SICP 2.70 a huffman song:

 Not much to this question. Apply the routines to some sample data.

(define song-tree
  (generate-huffman-tree
   '((A 2) (BOOM 1) (GET 2) (JOB 2) (NA 16) (SHA 3) (YIP 9) (WAH 1))))

(length (encode '(get a job
                      sha na na na na na na na na
                      get a job 
                      sha na na na na na na na na
                      wah yip yip yip yip yip yip yip yip yip
                      sha boom) song-tree))
;Value: 84

As we can see it comes out to 84 bits. As a fixed-length code each word would be 3 bits, and with 36 words, we would get a grand total of 108 bits, which of course is longer.

SICP 2.71 and 2.72 some theory

 It should be quite apparent that if we form a tree in a pattern of 1,2,4,8,16... that each sub-tree formed would be merged one at a time with the next item, giving a tree of n-1 levels. The most frequent symbol would be a single access away, while the least would be n-1 levels away(since the final level has 2 leaves, not 1). All remaining items would be on the nth level.
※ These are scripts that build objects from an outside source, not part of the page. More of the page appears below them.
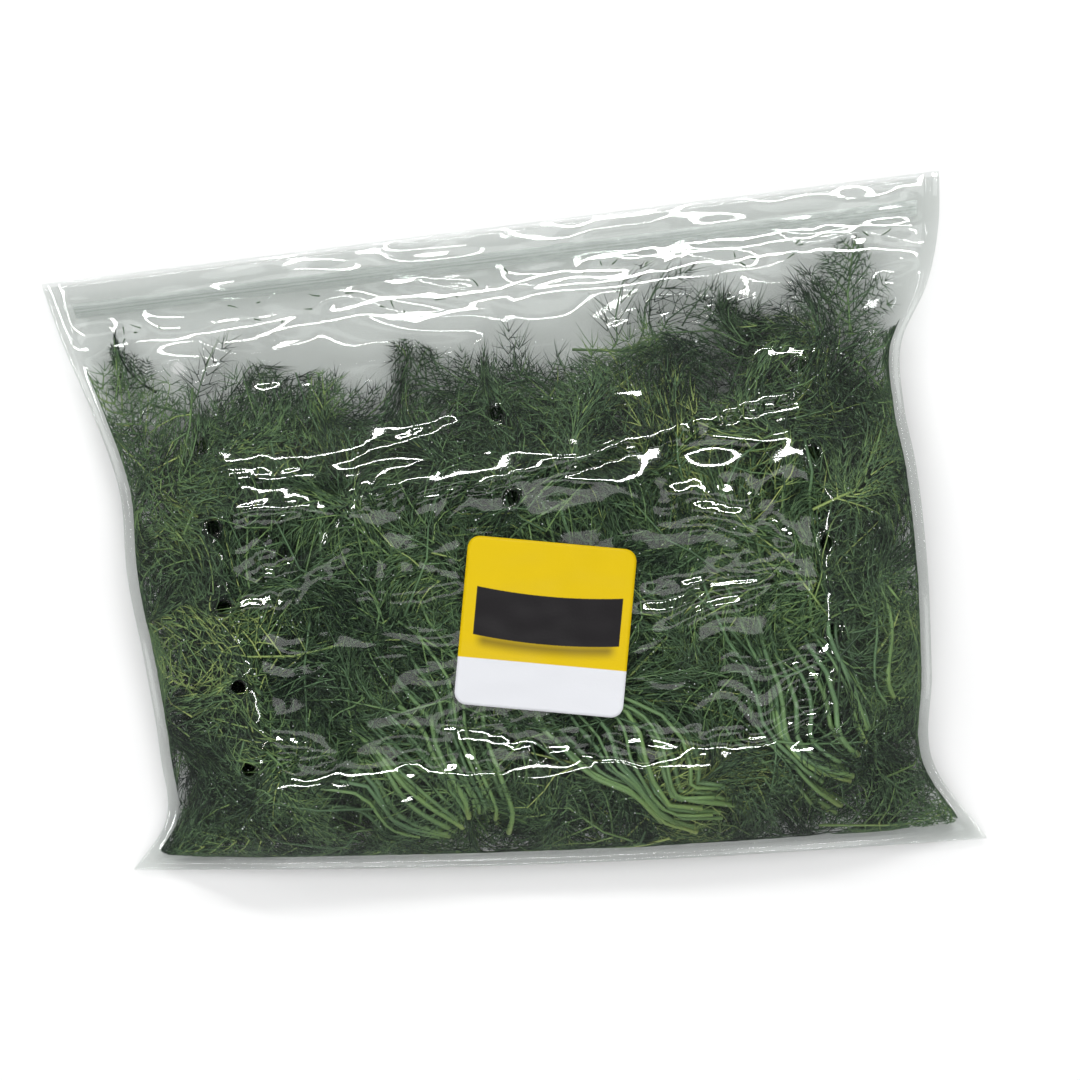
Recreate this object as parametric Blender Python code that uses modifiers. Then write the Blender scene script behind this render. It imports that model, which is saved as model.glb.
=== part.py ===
"""A reclosable film bag packed with a pound of dill, lying on its back.

Metres, +Z up. X runs across the bag, Y from its bottom weld to its zip, and the
origin is on the surface under the middle of the bag's outline.

The bag is described in its own panel coordinates: u from its left weld (0) to its
right weld (1), v from its bottom weld (0) to its lip (1). plan() turns them into a
place on the table, front_z() and back_z() into the height of the two panels. The
dill is packed in layers between the panels. In each layer three bunches lie side by
side, and each bunch is shared out between sprigs that fan from the cut ends to the
tips.
"""

import math

import bmesh
import bpy
import numpy as np

# The bag
FILM = 0.0008  # panel wall
WELD = 0.004  # flat weld margin along the sides and the bottom
PANEL_GAP = 0.00015  # half the gap that the two panels keep at the welds
DEPTH = 0.068  # height of the full bag's crown
SIDE_SHOULDER = 0.052  # how far in from a side weld the bag reaches its full depth
FOOT_SHOULDER = 0.048  # the same, from the bottom weld
TAPER_FROM, TAPER_TO = 0.54, 0.94  # v where the contents thin out towards the zip
BACK_LIFT_FROM = 0.74  # v where the back panel starts to leave the table
BACK_SPREAD = 1.35  # how much sooner the back reaches the table than the front its crown
SHOULDER_POWER = 0.8  # below 1 the shoulders rise more steeply from the welds
LUMP_BROAD, LUMP_FINE = 0.05, 0.03  # how far the dill's lumps raise and lower the crown
WELD_LOW = 0.004  # height of the side welds at both their ends
WELD_ARCH = 0.017  # how far they rise between them
FOOT_ARCH = 0.010  # how far the bottom weld rises between its corners
FOOT_SAG = 0.004  # how far the bottom weld bows down between its corners
# The outline: (v, x) down each side weld
LEFT_SIDE = (
    (0.0, -0.1740),
    (0.075, -0.1600),
    (0.20, -0.1615),
    (0.34, -0.1675),
    (0.50, -0.1760),
    (0.65, -0.1800),
    (0.78, -0.1925),
    (0.89, -0.2055),
    (1.0, -0.2165),
)
RIGHT_SIDE = (
    (0.0, 0.2165),
    (0.11, 0.1920),
    (0.25, 0.1905),
    (0.42, 0.1880),
    (0.56, 0.1830),
    (0.65, 0.1775),
    (0.74, 0.1765),
    (0.83, 0.1885),
    (0.92, 0.1940),
    (1.0, 0.1945),
)
LEFT_Y = (-0.160, 0.108)  # the left weld's lower and upper end
RIGHT_Y = (-0.1455, 0.160)  # the right weld's
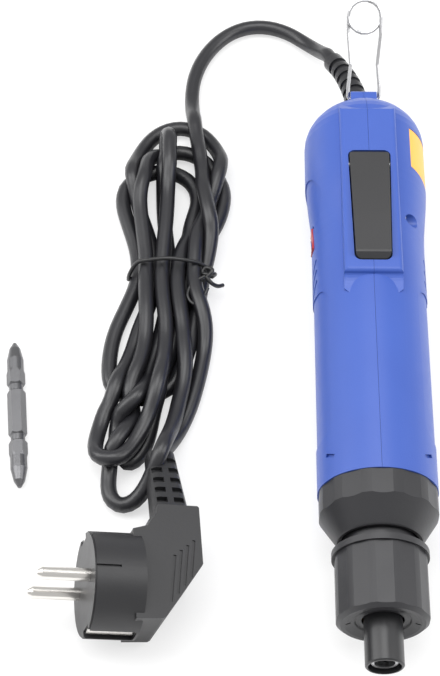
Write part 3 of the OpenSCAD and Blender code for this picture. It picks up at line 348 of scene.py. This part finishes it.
for look, names in finishByNode.items():
    for name in names:
        holder = nodes[name]
        if not holder.material_slots:
            holder.data.materials.append(finishes[look])
        for spot in holder.material_slots:
            spot.link = "OBJECT"
            spot.material = finishes[look]
cord.data.materials.append(finishes["cord"])
for piece in tiePieces:
    piece.data.materials.append(finishes["tie"])
print("finishes set")


floorShader = Shader("floor_white")
floorShader.feed("Base Color", (0.93, 0.93, 0.93, 1))
floorShader.feed("Roughness", 0.9)
floorShader.feed("Specular IOR Level", 0.1)
glow = floorShader.tree.nodes.new("ShaderNodeEmission")
glow.inputs["Strength"].default_value = 1.0
rays = floorShader.tree.nodes.new("ShaderNodeLightPath")
share = Maths(floorShader, rays.outputs["Is Camera Ray"]) * 0.62
mixer = floorShader.tree.nodes.new("ShaderNodeMixShader")
links = floorShader.tree.links
links.new(share.socket, mixer.inputs[0])
links.new(floorShader.out.outputs[0], mixer.inputs[1])
links.new(glow.outputs[0], mixer.inputs[2])
links.new(mixer.outputs[0], floorShader.tree.nodes["Material Output"].inputs["Surface"])
bpy.ops.object.select_all(action="DESELECT")
bpy.ops.mesh.primitive_plane_add(size=12, location=(0, 0, benchZ - 0.0002))
floor = bpy.context.object
floor.name = "floor"
floor.data.materials.append(floorShader.material)

world = bpy.data.worlds.new("world")
scene.world = world
world.use_nodes = True
world.node_tree.nodes["Background"].inputs["Color"].default_value = (1, 1, 1, 1)
world.node_tree.nodes["Background"].inputs["Strength"].default_value = 0.75


def softLamp(name, spot, target, size, power):
    data = bpy.data.lights.new(name, "AREA")
    data.shape = "RECTANGLE"
    data.size, data.size_y = size
    data.energy = power
    lamp = bpy.data.objects.new(name, data)
    scene.collection.objects.link(lamp)
    lamp.location = spot
    lamp.rotation_euler = (Vector(target) - Vector(spot)).to_track_quat("-Z", "Y").to_euler()


softLamp("lamp_left", (-0.9, 0.25, 0.75), (-0.03, 0.12, 0), (0.6, 1.1), 9)
softLamp("lamp_right", (0.85, 0.1, 0.7), (0, 0.12, 0), (0.4, 1.0), 6)
softLamp("lamp_top", (-0.05, 0.35, 1.25), (-0.05, 0.12, 0), (0.8, 0.8), 9)
scene.view_settings.view_transform = "Standard"
print("lit")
 The interesting thing though is, that as we're dealing with a sorted list, to get the first(most frequent) item, it is right at the end of the list. We thus end up going through every entry of (symbols tree) to find it, but only once, giving a complexity of n. The final entry on the other hand is at the very head of the list, and thus immediately found each time. However it has to go through n levels of the tree, also giving an order of growth n, though we can assume there would be more overhead from cons and whatnot.